“I was in Portsmouth with some friends when my father took the call from the Navy,” Fisette said. “When they first called (on April 10), they just told him they’d lost contact with the sub.”
Shortly after the worst fears became reality. On Thursday, April 11, Chief of Naval Operation Adm. George W. Anderson announced “with deep regret” that the boat and all aboard — 16 officers, 96 enlisted men and 21 civilians — had indeed been lost.
Fisette was devastated, and the loss is still profound.
“You never get over it,” she said. “I had my family all around to support me here in Salisbury. And in those days, all of Salisbury Beach was like a family. Everyone who knew him, loved Bob. He was a good husband and a good father.”
Bob and Ruth Charron had settled in Newburyport, had friends and family close by in Lawrence and Haverhill, who helped her, she said, as well as comfort from others suffering her same fate.

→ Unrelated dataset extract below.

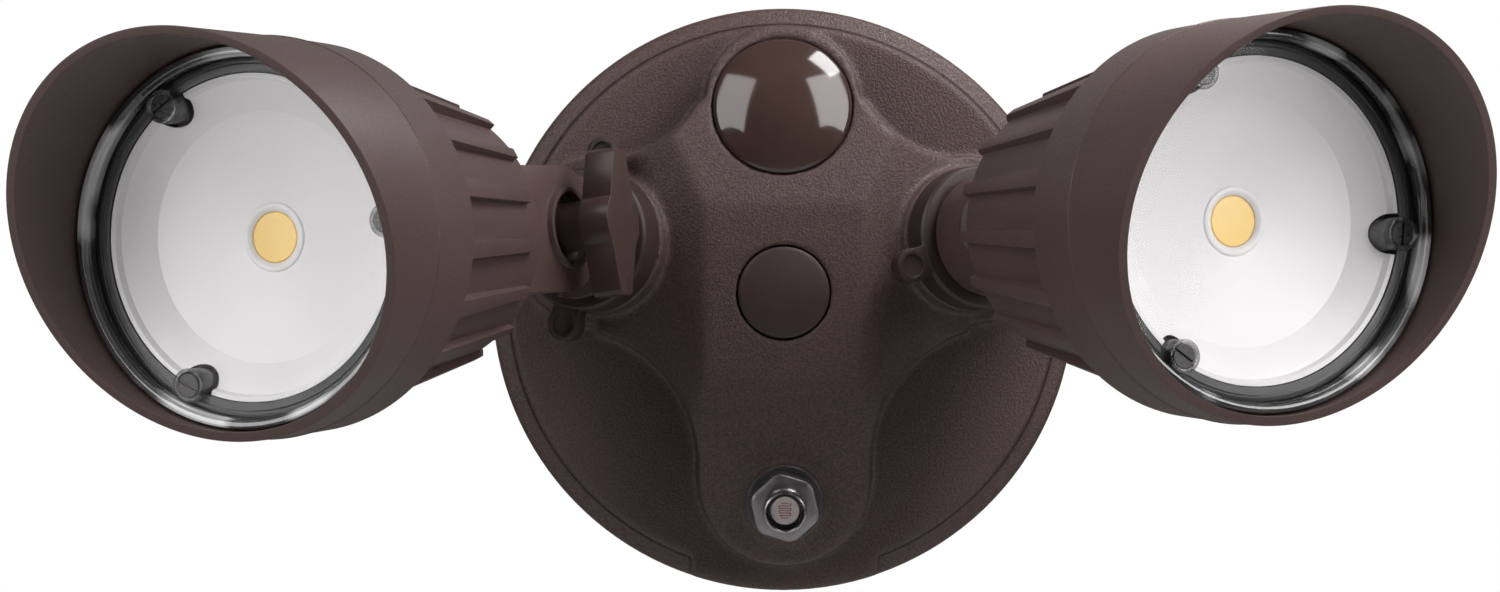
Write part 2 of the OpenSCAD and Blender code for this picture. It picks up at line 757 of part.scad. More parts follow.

“Two days after it happened, Mrs. Steinel and her father came to visit me,” Charron said. “It was a very nice thing for her to do, and I’ve always been very appreciative of that.”
Mary Steinel-Andriotakis was 5 when her father was lost at sea. Robert Edwin Steinel II was 3 and named after his dad, youngest sister Barbara was just a toddler, and Fisette would give birth to her late son Paul, seven months after his dad’s death.
Remarried now to Robert Fisette, an Air Force veteran, Fisette said she’s fortunate to have found another military man who honors the memory of her first husband and became a wonderful father to the children he left behind.
Charron never remarried, saying her faith saw her through the tragedy. And, she added, her late husband had a hand in it.